There is no place like home
When thinking about bad places, some Russian or Eastern Europe flat might not be the first thing that pops up in your mind. Shoot, at least they still had a home! And work, and a kitchen, maybe a car, and Vodka. No, thinking about the poorest places on Earth brings my mind into a south American favela. Or an African village literally made out of junk. Middle east huts drained with bullet holes. Or people who just don't have a home at all.
I can't compare and judge what is worse. But no matter how poor these people are, yet it's somehow different. Not scary in a "horror story" kind of way. Images of sick people (think about HIV or Ebola cases) laying on the streets to die are disturbing. Disturbing because apparently, we as a human race still aren't capable of preventing this to happen. Not even capable to let a human-being spend his last days in dignity. But apart from that, I also associate these places with more happy thoughts. Forgive me if this sounds very ignorant, but when seeing a Favela, I also think about kids playing football, or carnival. A chaotic Indian market on the middle of a railroad track, where babies get dumped between the garbage, also makes me think about spicy foods and a sort of humoristic social interaction. An African slum with sunny weather, beautiful wildlife, and music. A homeless man with freedom.
When I look at images of Pyongyang (North Korea) or Russian communal homes, I get very different feelings. Not necessarily about poverty, war, pain, or hunger. But about extreme depression. The whole picture offers little place for joy. From eating potatoes to general boredom. From being snowed in most of the year, to working in a filthy, stinking factory. From the lack of individual development, to being watched by secret services such as the KGB or Stasi, being afraid to think "wrong". Inhabitants of most communist countries were/are nothing but work-tools for mother-state. And as a "reward", the cherry on the bland communist pie, you could live in a cumbersome claustrophobic apartment.
After a day of hard labour, welcome home!
Pursuit of happiness
We Western people have the luxury of making Life Purposes, and actually getting a chance to realize them. Although most people won't accomplish the villa with a swimming pool, six or let alone one beautiful wife, personal jet, and a job as a game studio CEO - music DJ footballer.

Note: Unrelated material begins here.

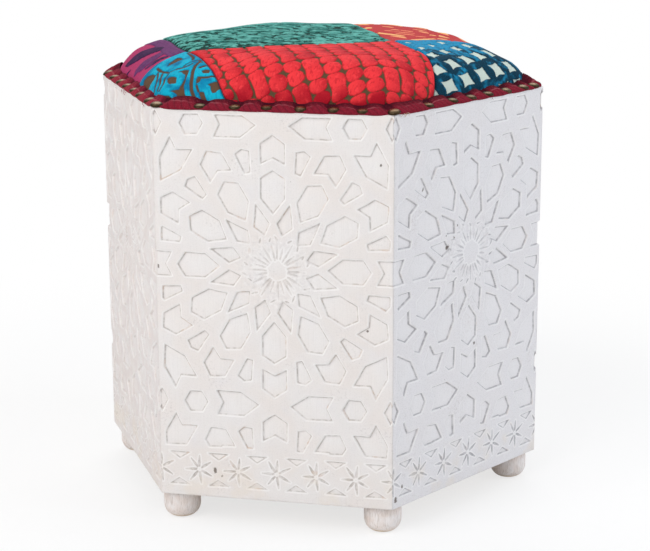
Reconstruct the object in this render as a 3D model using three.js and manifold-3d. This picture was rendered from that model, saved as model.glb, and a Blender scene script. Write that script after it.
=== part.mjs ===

But at least we can still look forward to the smaller joys our consumer-society has to offer. Save money for a new-second-hand car, booking our next vacation, decorating the house with a new furniture set, making a living out of your passion. Whether its materials or non-materials, there is always something to look forward to. Something to aspire.
The same can be said more or less for somewhat poorer countries. Replace "new-second-hand car" with "third-hand-used-donkey". Fancy restaurant with "coffee-bar", or aspiring to become a CEO with just finding a job that isn't too hazardous. Being satisfied is a very relative concept, and truly isn't all about the price-tags on your belongings. It's more about the feasibility of it all.
Well, besides getting drunk, there really wasn't much to aspire in the Soviet era. Of course, it would depend a little bit on the location. Playing chess with cigars and rum in communistic Cuba doesn't sound that bad. Then again having to bow for the Great Kim Jung Un 3D every day -a society living on fear-, sounds like a nightmare. If unhealthy factory work, alcohol or the ever present police state won't end your life in an early stage, what has life to offer you? A dream-job? Forget it. The state decides where you are needed. Vacation to an exotic country? Not allowed. Some money to buy nice stuff? No. Not in the first place due the lack of money, but also because there simply is nothing fancy to buy. Joining a Tennis/Yoga/Art/Swimming club to kill time. Unlikely. IF there is anything at all in your remote village, it has to fit in the ideal picture. Think about joining the Stalin-jugend, becoming a hormone injected sports-woman for the Olympic team, or getting drilled to play chess 10 hours a day so the state can show its superior talents. Remember, your function as a tool for the state matters, not your individual needs. Why complain anyway? The state offers you a house, work, and food. Ungrateful dog…
Glory days.
Behind the facades
Before telling more funny “facts", please note I'm not an expert, and my Slavic girl only grew up behind the Iron Curtain for a short period (born in '83, curtain fell in '89) in a not-so-bad out-of-the-city village. Sure they didn't have a Super Nintendo and pizza's back then, but neither did she experience the true horrors of being locked and silenced in a monstrous concrete apartment block, blackened by filthy fumes, decorated with graffiti and horrific paint colours to ”cheer up”. But those buildings are still out there, and the whole Soviet Shellshock is still noticeable. Even in her character.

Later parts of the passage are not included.